┌────────

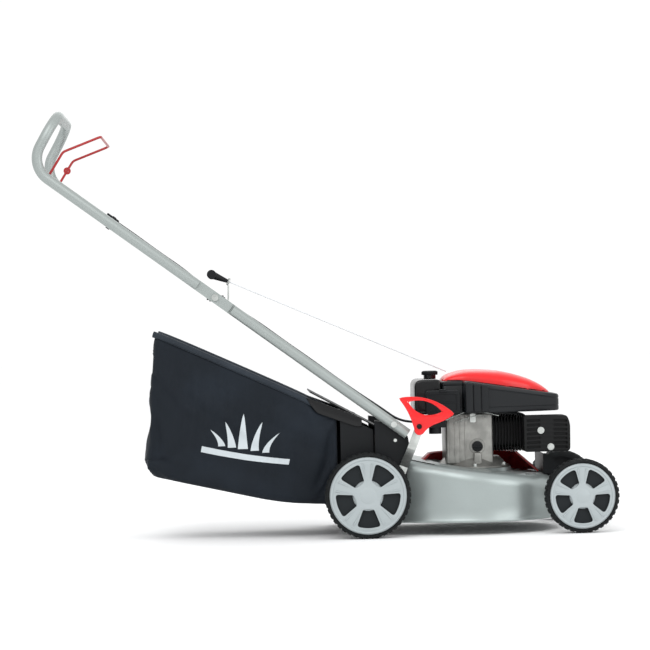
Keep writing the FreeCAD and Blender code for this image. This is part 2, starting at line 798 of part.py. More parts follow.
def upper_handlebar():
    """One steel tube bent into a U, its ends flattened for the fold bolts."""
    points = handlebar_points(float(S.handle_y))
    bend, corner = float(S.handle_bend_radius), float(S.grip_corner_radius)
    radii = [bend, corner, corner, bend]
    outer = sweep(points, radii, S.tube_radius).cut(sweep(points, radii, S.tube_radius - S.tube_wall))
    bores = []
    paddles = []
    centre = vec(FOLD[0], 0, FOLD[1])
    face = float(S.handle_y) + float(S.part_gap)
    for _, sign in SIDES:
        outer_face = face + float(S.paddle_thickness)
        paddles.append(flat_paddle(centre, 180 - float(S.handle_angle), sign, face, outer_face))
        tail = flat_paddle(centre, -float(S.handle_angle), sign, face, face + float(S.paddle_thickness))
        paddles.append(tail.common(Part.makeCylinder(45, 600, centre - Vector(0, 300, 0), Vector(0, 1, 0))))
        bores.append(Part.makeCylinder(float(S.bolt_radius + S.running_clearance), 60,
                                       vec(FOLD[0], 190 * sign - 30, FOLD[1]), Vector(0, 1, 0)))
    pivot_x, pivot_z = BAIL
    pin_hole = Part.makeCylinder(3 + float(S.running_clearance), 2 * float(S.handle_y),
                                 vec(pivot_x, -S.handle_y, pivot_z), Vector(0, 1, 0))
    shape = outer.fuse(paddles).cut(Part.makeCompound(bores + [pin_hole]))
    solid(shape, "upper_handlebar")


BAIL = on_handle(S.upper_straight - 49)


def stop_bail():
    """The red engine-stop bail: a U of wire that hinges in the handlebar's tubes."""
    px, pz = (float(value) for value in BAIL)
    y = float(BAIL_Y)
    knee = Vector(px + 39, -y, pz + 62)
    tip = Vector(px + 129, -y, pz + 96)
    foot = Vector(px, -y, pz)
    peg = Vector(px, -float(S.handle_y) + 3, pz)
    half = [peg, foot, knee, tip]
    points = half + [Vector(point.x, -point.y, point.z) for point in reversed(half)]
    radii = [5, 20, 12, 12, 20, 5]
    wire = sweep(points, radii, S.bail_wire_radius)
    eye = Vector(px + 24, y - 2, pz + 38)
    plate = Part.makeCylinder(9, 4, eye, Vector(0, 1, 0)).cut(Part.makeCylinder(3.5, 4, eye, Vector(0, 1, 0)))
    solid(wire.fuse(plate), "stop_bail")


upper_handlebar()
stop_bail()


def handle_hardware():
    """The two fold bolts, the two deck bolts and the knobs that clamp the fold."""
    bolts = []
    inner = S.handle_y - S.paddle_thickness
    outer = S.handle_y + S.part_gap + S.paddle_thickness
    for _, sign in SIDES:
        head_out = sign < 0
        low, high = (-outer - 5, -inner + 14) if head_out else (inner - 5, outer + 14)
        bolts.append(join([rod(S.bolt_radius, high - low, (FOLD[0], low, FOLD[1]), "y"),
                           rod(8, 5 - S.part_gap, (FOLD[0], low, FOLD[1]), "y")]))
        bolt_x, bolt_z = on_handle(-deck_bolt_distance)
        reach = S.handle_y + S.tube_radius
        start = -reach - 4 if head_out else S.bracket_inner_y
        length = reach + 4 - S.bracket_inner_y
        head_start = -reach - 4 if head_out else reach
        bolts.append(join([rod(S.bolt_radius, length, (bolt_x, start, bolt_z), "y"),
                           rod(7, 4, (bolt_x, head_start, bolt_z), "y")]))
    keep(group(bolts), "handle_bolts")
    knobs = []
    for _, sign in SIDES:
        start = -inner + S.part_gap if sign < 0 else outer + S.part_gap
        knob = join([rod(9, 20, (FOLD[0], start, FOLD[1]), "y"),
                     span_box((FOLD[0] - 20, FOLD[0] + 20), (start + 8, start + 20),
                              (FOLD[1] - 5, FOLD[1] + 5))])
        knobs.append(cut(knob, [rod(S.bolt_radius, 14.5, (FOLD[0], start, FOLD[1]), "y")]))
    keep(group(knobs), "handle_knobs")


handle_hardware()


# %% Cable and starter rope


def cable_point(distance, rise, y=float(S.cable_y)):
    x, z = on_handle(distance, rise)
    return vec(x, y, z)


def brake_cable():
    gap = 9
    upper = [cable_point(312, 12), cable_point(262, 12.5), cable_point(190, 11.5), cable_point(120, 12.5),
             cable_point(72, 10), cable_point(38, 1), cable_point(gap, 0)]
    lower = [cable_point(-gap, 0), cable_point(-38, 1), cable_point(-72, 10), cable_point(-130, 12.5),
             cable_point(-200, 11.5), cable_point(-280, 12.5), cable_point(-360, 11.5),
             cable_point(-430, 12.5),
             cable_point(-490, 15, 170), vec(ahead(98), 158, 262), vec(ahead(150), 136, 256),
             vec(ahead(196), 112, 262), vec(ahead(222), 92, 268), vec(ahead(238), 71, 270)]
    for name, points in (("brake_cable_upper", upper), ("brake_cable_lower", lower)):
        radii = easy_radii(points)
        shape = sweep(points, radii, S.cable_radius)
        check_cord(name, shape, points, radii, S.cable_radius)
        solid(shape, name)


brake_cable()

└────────
┌────────

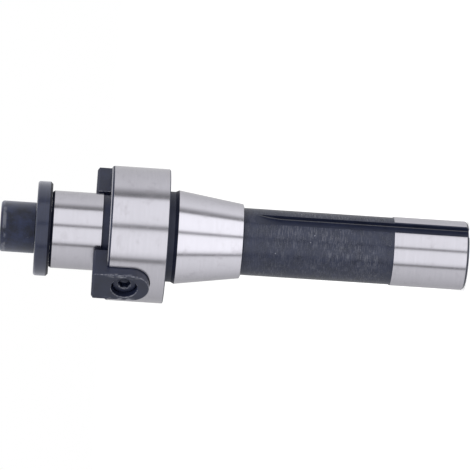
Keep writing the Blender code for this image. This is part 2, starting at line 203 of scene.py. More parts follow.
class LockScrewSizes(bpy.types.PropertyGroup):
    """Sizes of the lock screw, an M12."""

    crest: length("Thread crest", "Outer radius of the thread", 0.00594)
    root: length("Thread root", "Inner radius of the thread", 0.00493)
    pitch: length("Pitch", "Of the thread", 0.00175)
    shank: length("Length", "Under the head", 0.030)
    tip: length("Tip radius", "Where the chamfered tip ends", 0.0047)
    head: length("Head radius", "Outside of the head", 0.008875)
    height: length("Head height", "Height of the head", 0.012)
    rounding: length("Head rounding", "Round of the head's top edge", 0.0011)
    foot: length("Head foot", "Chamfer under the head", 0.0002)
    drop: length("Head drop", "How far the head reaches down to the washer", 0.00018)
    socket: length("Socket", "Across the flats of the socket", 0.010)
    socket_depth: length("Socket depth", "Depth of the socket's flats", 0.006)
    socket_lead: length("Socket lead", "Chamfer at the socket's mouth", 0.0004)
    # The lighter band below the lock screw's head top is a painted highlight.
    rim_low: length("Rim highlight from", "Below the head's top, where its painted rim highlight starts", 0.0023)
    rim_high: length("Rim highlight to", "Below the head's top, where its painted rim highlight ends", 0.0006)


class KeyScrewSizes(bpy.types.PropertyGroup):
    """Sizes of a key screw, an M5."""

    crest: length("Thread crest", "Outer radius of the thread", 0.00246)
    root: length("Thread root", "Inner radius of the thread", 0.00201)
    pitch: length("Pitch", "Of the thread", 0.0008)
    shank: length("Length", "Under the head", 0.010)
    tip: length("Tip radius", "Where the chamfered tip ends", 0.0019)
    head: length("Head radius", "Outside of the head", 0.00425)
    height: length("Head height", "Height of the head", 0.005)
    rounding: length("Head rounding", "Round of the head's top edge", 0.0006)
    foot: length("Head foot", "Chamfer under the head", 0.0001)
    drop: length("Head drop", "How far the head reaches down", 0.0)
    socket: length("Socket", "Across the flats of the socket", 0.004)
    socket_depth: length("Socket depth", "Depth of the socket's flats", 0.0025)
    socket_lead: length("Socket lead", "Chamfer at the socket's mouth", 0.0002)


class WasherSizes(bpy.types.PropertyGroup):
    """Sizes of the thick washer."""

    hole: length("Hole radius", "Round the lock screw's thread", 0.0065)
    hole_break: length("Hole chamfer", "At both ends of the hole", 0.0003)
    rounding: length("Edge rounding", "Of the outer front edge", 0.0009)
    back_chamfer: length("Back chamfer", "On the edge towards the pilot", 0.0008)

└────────

*Problem statement*
Make an exact transcription of the lines from the line with "Keep writing the Blender" through the line with "of the lock", inclusive, omitting all others.

*Solution to this problem*
Keep writing the Blender code for this image. This is part 2, starting at line 203 of scene.py. More parts follow.
class LockScrewSizes(bpy.types.PropertyGroup):
    """Sizes of the lock screw, an M12."""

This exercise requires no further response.